On the one hand, Halliday argues in favor of self-determination for the “Israeli nation.’’ presumably in the territory that they carved out of Palestine in 1948, and they call Israel, but on the other he implies that the territory needs to be redistributed in favor of a new Palestinian state. What are the guidelines? Why does it have to be half of the territory? Is it a numerical ratio, and will that have to change with changing demographic characteristics of the two groups? How logical is the entire basis of this approach anyway?
The boundary question relates intimately to the “right of return” proposal. A Palestinian right of return undermines the Jewishness of the Israeli state. A Zionist-Jewish Israel is for the very majority of Israeli Jews the realization of their right of self-determination. If Halliday argues for their right to statehood, as he does, then he cannot simultaneously argue for the negation of that right. This is in effect what he is doing here, and this is why his argument falters on many levels.
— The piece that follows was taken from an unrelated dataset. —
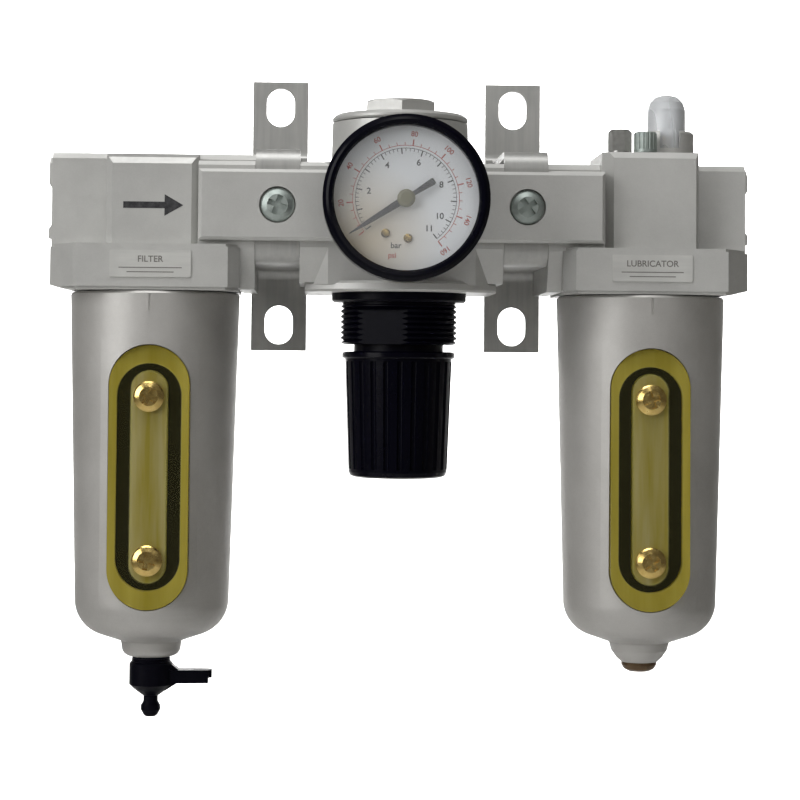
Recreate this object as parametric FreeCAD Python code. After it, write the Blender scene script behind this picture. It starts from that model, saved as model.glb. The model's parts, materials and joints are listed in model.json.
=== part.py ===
import FreeCAD, Part
import math
import os

from FreeCAD import Vector

# Filter regulator lubricator set, 3/8 inch size.
# Millimetres.  +X is the flow direction, -Y the front, +Z up.
# Origin: regulator axis, rear face of the wall brackets, height of the port centreline.

# ---- overall layout ----
PITCH = 69.0            # distance between neighbouring module axes
AXIS_Y = -27.0          # all three module axes stand this far in front of the wall
MODULE_HALF = 28.3      # module axis to joint face
PORT_END = 29.8         # module axis to the outer port face
BODY_REAR = -3.6
FILTER_TOP = 15.1       # port blocks of the two end modules
OIL_TOP = 13.4
FILTER_FRONT_TOP = 14.6
BODY_BOTTOM = -11.0     # block underside, where the bowl collar starts
COLLAR_BOTTOM = -23.7
COLLAR_FRONT = -50.4
PORT_BLOCK_FRONT = -35.0
RAISED_FRONT = -43.0
JOINT_FRONT = -46.0     # front of the joint flanges, under the clamp plates
JOINT_TOP = 12.3        # joint flanges of the filter and the regulator
OIL_JOINT_TOP = 10.5
JOINT_BOTTOM = -23.2

# ---- ports and passages ----
PORT_R = 7.5            # tapping size of the 3/8 inch pipe thread
PORT_LENGTH = 12.0
PASSAGE_R = 6.5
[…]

A more simple question lies at the heart of the Palestinian question that renders Halliday’s argument superfluous. Does any group of people, whether a nation or not, have the right to interpret their perceived self-determination in any way that negates the right of another group of people to a free and independent existence in their land? We, the Palestinians, have answered this question negatively at least 60 years ago. Hence, we view our struggle to be of the most essential nature. Consequently, and unless advanced as a tactical consideration, all partition proposals evade the seminal character of the conflict at hand. Our option, therefore, is not on what piece of Palestine can we translate our self-determination into a government and a flag — how is it then self-determination? Our option, as I see it, is one: how best to liberate our land, our society and our future; how best to create democratic and free institutions where none exist. No so-called “principled socialist position” is advising us on that.
Endnotes
[1] Horace B. Davis, Toward a Marxist Theory of Nationalism (New York: Monthly Review Press), pp. 65, 78.
[2] Mahjoub ‘Umar, Hiwar fi Dhill al-Banadiq (Beirut: Dar al-Tali‘a, 1975).